» **REQUIRED WORK**
Keep only those lines of the records that include the string "materials".

— BEGIN —

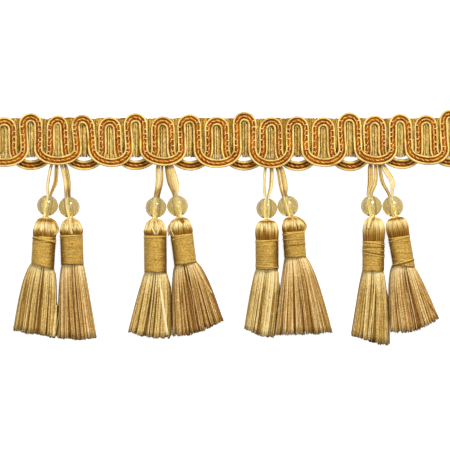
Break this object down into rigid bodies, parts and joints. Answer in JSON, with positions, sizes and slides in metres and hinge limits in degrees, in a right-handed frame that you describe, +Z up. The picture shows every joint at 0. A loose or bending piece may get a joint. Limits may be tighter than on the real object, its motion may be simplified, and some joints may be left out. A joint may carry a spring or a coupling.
{
  "type": "beaded tassel fringe",
  "caption": "Beaded tassel fringe: a scrolled cord heading with pairs of short bound tassels, each hung below a clear bead, laid flat on its back.",
  "frame": {"origin": "middle of the footprint, on the surface that the fringe lies on", "axes": "+X along the heading, +Y from the tassels' cut ends to the heading's scalloped edge, +Z up, out of the fringe's face"},
  "size_m": [0.1888, 0.0886, 0.0088],
  "materials": {
    "ground_yarn": "satin",
    "scroll_cord": "satin",
    "hanging_floss": "satin",
    "bead": "gloss",
    "tassel_floss": "satin",
    "binding_thread": "satin"
  },
  "bodies": {
    "root": {"heading_ground": "ground_yarn", "scroll_front": "scroll_cord", "scroll_back": "scroll_cord", "hanger_1a": "hanging_floss", "bead_1a": "bead", "tassel_1a": "tassel_floss", "binding_1a": "binding_thread", "hanger_1b": "hanging_floss", "bead_1b": "bead", "tassel_1b": "tassel_floss", "binding_1b": "binding_thread", "hanger_2a": "hanging_floss", "bead_2a": "bead", "tassel_2a": "tassel_floss", "binding_2a": "binding_thread", "hanger_2b": "hanging_floss", "bead_2b": "bead", "tassel_2b": "tassel_floss", "binding_2b": "binding_thread", "hanger_3a": "hanging_floss", "bead_3a": "bead", "tassel_3a": "tassel_floss", "binding_3a": "binding_thread", "hanger_3b": "hanging_floss", "bead_3b": "bead", "tassel_3b": "tassel_floss", "binding_3b": "binding_thread", "hanger_4a": "hanging_floss", "bead_4a": "bead", "tassel_4a": "tassel_floss", "binding_4a": "binding_thread", "hanger_4b": "hanging_floss", "bead_4b": "bead", "tassel_4b": "tassel_floss", "binding_4b": "binding_thread"}
  },
  "joints": []
}
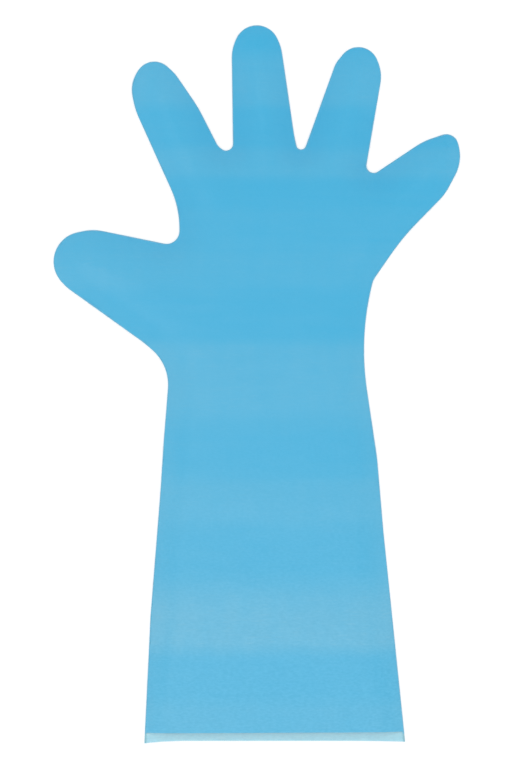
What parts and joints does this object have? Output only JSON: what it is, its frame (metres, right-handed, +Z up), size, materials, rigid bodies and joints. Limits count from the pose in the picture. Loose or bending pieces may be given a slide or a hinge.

— END —

» **PROBLEM SOLUTION**
  "materials": {
What parts and joints does this object have? Output only JSON: what it is, its frame (metres, right-handed, +Z up), size, materials, rigid bodies and joints. Limits count from the pose in the picture. Loose or bending pieces may be given a slide or a hinge.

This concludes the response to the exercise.